● **WRITTEN INSTRUCTION**
Output a verbatim copy of the data, cut off after the line that contains "return guide".

## begin DATA BLOCK

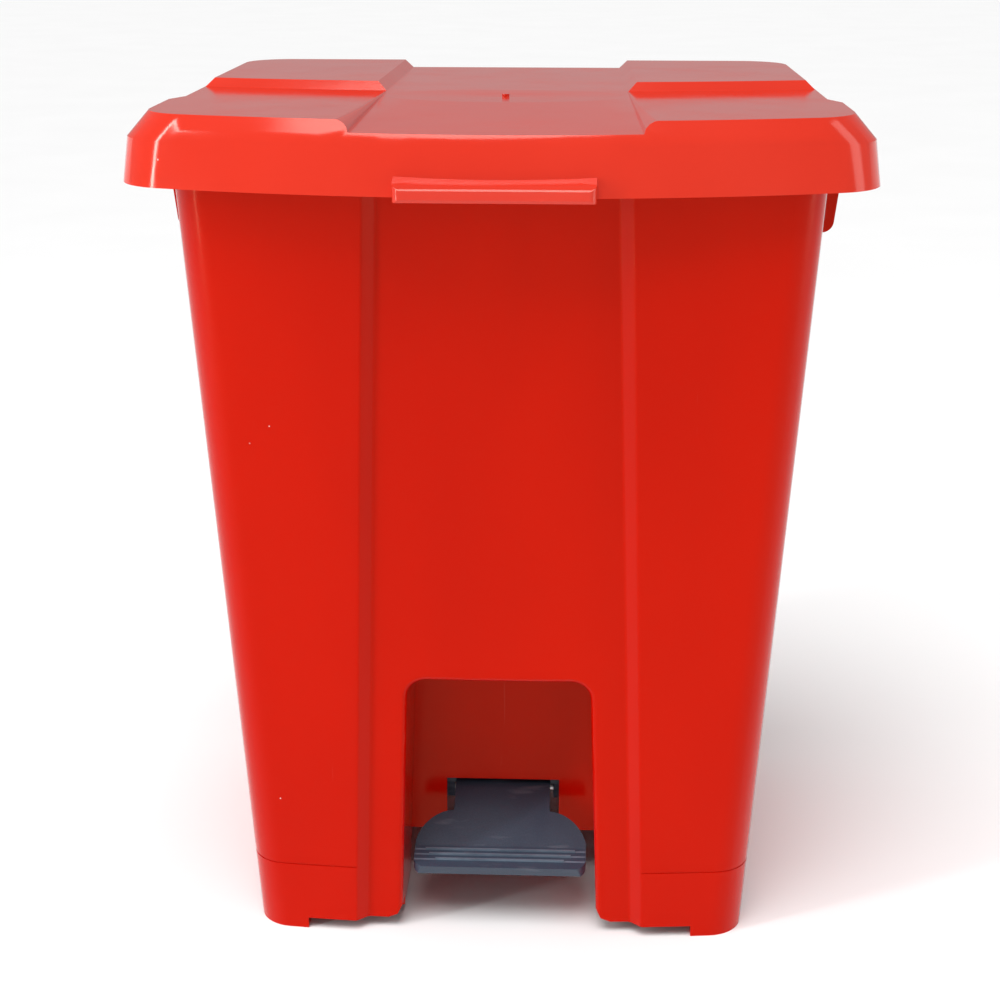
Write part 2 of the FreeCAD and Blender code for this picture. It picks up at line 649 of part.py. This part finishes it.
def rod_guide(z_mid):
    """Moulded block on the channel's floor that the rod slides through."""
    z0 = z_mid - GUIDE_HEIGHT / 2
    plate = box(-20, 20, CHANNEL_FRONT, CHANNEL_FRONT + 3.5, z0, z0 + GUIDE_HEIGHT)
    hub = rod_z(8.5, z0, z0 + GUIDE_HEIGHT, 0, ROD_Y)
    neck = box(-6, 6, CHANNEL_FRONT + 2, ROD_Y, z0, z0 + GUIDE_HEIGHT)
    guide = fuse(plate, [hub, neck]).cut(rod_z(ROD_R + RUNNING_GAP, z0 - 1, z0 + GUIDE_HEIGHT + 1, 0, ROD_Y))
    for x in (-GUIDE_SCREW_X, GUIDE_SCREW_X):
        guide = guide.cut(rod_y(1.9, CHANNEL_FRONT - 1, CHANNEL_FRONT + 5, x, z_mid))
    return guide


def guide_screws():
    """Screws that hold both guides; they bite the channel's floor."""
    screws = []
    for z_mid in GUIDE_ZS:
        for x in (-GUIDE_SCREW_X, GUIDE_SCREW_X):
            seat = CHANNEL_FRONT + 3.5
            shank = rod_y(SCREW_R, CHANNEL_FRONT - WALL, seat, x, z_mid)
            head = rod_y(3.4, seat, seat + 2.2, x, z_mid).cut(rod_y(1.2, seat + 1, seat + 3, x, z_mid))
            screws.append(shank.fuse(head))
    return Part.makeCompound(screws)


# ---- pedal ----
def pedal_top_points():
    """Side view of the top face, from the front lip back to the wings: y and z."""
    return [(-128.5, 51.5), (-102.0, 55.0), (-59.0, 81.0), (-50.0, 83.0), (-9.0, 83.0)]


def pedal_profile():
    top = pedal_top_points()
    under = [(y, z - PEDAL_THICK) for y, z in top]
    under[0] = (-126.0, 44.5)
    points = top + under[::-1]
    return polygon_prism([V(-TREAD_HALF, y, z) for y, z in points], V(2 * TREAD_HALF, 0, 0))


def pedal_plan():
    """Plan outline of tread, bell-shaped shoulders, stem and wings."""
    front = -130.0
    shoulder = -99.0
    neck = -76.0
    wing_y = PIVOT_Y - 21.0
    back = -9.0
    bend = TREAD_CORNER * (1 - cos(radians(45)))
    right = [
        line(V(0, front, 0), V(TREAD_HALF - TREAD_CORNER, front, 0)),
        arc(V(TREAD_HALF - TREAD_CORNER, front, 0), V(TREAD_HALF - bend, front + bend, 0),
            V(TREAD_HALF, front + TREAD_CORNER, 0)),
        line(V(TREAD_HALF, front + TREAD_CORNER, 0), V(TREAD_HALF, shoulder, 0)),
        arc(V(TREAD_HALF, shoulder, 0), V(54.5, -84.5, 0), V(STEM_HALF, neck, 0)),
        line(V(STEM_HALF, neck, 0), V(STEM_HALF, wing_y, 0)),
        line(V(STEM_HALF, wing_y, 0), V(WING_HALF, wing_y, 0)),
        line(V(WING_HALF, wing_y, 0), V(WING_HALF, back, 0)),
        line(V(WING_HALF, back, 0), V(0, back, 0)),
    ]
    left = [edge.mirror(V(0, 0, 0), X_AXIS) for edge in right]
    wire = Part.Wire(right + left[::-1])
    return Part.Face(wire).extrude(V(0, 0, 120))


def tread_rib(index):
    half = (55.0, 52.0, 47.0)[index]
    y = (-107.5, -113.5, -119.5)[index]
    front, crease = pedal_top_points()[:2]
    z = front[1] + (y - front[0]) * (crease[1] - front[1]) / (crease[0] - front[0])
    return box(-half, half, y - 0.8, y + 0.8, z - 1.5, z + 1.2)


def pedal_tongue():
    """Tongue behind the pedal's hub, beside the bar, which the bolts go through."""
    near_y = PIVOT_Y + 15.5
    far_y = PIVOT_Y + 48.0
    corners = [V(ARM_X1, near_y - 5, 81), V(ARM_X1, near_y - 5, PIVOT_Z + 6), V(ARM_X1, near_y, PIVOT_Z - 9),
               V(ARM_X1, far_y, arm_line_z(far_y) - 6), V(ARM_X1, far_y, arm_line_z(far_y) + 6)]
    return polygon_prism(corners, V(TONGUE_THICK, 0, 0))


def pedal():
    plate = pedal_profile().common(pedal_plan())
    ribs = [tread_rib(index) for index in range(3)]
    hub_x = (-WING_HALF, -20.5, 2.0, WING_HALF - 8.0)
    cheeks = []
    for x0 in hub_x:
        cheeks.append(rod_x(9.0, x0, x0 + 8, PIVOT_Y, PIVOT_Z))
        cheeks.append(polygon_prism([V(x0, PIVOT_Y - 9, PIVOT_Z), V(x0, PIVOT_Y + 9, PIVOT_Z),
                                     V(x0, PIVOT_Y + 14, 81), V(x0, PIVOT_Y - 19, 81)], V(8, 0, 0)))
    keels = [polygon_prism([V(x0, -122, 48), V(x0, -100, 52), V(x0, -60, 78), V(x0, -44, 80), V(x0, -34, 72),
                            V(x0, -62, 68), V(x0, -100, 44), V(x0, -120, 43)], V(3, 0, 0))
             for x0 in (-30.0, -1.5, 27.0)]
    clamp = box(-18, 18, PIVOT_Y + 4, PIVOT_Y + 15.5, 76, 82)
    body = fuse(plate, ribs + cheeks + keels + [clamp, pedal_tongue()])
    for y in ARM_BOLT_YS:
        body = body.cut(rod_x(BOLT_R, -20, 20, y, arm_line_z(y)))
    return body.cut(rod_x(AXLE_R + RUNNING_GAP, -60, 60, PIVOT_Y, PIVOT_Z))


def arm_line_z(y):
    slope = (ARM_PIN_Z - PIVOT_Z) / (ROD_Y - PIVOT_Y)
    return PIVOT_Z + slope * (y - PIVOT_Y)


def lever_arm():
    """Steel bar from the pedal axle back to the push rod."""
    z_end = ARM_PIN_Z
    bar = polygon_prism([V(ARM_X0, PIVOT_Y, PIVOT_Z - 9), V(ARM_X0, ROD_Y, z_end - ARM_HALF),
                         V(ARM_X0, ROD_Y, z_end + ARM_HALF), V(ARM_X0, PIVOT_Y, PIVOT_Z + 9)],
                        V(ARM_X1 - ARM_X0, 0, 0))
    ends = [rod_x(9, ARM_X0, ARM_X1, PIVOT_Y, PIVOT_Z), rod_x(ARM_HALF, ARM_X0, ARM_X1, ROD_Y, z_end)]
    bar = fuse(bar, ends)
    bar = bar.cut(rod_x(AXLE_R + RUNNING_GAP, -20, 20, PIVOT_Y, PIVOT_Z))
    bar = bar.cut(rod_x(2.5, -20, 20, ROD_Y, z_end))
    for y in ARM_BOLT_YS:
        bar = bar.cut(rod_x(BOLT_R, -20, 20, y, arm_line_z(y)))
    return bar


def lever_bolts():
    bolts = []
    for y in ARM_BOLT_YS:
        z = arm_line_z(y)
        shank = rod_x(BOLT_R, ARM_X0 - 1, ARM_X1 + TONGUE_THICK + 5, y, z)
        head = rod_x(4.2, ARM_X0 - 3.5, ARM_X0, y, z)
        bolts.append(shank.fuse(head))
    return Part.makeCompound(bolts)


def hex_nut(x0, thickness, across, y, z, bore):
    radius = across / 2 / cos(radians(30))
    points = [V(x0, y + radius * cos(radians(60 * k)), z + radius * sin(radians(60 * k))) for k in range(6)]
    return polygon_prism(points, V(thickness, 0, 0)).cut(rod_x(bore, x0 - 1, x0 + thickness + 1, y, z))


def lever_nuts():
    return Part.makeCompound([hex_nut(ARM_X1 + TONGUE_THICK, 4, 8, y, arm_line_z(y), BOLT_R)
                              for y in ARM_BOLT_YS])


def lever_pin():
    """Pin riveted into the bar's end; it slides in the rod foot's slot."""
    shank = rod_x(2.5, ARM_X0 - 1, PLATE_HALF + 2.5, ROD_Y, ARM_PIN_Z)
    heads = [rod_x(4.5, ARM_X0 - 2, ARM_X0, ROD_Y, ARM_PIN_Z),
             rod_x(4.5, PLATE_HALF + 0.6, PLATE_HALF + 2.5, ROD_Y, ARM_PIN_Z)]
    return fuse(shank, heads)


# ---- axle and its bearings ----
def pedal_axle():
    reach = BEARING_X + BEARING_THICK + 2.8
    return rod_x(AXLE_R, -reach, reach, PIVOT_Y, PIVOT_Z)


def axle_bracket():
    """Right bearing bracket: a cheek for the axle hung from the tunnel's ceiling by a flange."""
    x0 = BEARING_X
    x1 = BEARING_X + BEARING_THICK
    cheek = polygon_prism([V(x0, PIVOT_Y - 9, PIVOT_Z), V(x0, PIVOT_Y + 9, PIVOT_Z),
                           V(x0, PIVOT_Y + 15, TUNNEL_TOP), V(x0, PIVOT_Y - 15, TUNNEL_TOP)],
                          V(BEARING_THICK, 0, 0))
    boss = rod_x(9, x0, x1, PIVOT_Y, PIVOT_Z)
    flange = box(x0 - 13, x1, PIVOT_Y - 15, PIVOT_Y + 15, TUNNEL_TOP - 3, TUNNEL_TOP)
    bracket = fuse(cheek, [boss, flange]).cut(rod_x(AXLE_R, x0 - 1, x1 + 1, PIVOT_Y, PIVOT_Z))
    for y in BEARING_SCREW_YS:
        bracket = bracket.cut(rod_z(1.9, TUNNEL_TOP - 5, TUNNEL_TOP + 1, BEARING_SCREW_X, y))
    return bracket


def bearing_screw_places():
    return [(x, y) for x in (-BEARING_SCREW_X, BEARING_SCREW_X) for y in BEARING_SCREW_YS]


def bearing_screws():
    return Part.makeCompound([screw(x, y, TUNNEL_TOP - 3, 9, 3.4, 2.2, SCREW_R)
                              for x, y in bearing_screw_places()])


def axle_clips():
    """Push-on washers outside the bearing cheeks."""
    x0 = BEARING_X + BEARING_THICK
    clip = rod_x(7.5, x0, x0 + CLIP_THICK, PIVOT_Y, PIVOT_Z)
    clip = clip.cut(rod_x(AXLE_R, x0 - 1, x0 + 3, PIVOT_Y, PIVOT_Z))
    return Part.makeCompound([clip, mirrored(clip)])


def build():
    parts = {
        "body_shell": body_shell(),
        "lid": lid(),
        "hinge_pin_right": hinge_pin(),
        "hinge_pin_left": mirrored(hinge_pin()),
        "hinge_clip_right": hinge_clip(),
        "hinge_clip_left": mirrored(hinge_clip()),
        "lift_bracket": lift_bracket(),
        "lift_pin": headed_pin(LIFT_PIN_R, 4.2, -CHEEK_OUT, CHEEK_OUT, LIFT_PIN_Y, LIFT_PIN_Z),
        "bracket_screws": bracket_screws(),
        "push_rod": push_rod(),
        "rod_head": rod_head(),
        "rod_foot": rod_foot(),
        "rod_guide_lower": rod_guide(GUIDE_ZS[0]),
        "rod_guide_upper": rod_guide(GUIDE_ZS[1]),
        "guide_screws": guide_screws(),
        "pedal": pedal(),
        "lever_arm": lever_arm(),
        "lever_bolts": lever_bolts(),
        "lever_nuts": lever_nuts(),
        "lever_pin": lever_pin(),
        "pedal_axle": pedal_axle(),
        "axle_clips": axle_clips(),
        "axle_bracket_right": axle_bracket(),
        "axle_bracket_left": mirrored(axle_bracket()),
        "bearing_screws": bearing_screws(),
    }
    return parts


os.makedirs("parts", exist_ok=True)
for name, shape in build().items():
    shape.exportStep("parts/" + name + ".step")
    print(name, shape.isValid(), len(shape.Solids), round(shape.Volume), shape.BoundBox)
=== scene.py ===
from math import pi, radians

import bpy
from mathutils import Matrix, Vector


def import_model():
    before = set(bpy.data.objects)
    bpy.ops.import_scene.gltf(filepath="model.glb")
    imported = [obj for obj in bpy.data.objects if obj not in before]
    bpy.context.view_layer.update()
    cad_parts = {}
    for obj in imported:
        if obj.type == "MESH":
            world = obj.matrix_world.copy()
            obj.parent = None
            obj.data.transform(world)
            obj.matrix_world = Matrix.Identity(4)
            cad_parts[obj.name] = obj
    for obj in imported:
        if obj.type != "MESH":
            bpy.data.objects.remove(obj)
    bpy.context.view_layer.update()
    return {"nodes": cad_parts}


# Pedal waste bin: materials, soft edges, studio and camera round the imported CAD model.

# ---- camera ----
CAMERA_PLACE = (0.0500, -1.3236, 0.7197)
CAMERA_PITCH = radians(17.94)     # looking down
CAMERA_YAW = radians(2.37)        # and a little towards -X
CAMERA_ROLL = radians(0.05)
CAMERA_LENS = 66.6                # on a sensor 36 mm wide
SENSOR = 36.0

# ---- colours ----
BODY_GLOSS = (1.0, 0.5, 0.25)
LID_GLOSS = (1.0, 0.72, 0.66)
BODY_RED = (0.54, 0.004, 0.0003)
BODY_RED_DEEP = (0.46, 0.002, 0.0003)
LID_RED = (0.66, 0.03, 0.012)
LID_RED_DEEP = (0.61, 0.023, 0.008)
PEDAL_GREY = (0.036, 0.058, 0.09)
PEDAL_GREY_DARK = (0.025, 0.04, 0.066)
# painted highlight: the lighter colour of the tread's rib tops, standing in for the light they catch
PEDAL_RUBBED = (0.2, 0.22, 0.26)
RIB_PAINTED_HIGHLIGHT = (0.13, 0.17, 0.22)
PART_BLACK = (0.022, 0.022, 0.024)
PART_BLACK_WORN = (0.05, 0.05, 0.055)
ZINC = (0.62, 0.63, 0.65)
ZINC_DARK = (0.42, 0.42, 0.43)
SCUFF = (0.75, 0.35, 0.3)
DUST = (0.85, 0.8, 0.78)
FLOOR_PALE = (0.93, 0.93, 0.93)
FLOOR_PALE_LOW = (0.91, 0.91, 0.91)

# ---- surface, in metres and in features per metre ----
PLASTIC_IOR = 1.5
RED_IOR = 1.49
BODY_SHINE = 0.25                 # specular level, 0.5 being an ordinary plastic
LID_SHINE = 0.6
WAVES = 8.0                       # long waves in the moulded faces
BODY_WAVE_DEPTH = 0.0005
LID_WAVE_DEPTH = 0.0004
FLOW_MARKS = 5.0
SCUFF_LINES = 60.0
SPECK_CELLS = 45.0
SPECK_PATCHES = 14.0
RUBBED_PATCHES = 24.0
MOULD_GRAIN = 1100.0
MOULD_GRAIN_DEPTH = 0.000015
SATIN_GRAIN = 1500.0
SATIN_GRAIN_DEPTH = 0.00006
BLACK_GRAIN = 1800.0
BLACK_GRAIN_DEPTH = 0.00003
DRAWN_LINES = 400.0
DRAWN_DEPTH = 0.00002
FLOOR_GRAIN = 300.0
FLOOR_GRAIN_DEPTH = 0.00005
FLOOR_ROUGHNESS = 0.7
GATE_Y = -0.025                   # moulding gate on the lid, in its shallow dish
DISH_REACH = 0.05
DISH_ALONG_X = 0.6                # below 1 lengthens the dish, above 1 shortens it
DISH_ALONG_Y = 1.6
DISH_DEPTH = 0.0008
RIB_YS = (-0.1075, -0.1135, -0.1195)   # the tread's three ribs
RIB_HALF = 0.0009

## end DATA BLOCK

● **TASK RESULT**
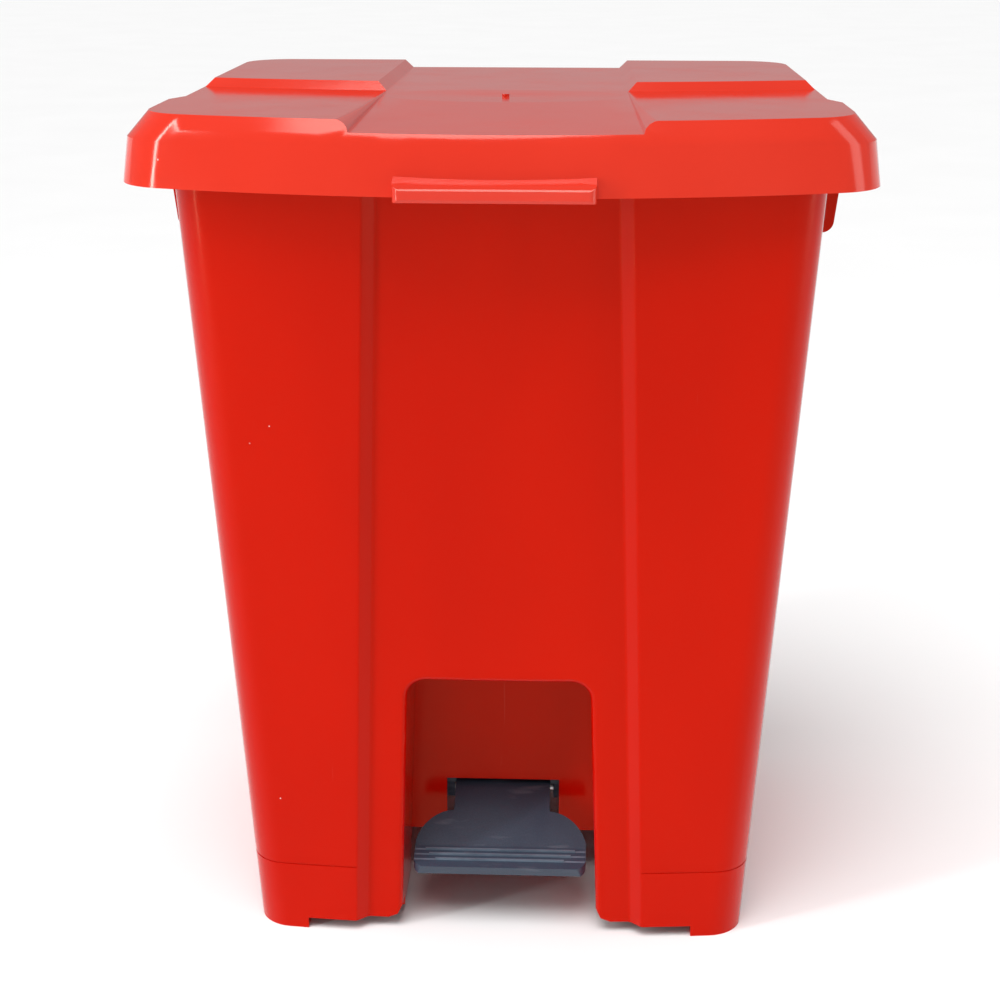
Write part 2 of the FreeCAD and Blender code for this picture. It picks up at line 649 of part.py. This part finishes it.
def rod_guide(z_mid):
    """Moulded block on the channel's floor that the rod slides through."""
    z0 = z_mid - GUIDE_HEIGHT / 2
    plate = box(-20, 20, CHANNEL_FRONT, CHANNEL_FRONT + 3.5, z0, z0 + GUIDE_HEIGHT)
    hub = rod_z(8.5, z0, z0 + GUIDE_HEIGHT, 0, ROD_Y)
    neck = box(-6, 6, CHANNEL_FRONT + 2, ROD_Y, z0, z0 + GUIDE_HEIGHT)
    guide = fuse(plate, [hub, neck]).cut(rod_z(ROD_R + RUNNING_GAP, z0 - 1, z0 + GUIDE_HEIGHT + 1, 0, ROD_Y))
    for x in (-GUIDE_SCREW_X, GUIDE_SCREW_X):
        guide = guide.cut(rod_y(1.9, CHANNEL_FRONT - 1, CHANNEL_FRONT + 5, x, z_mid))
    return guide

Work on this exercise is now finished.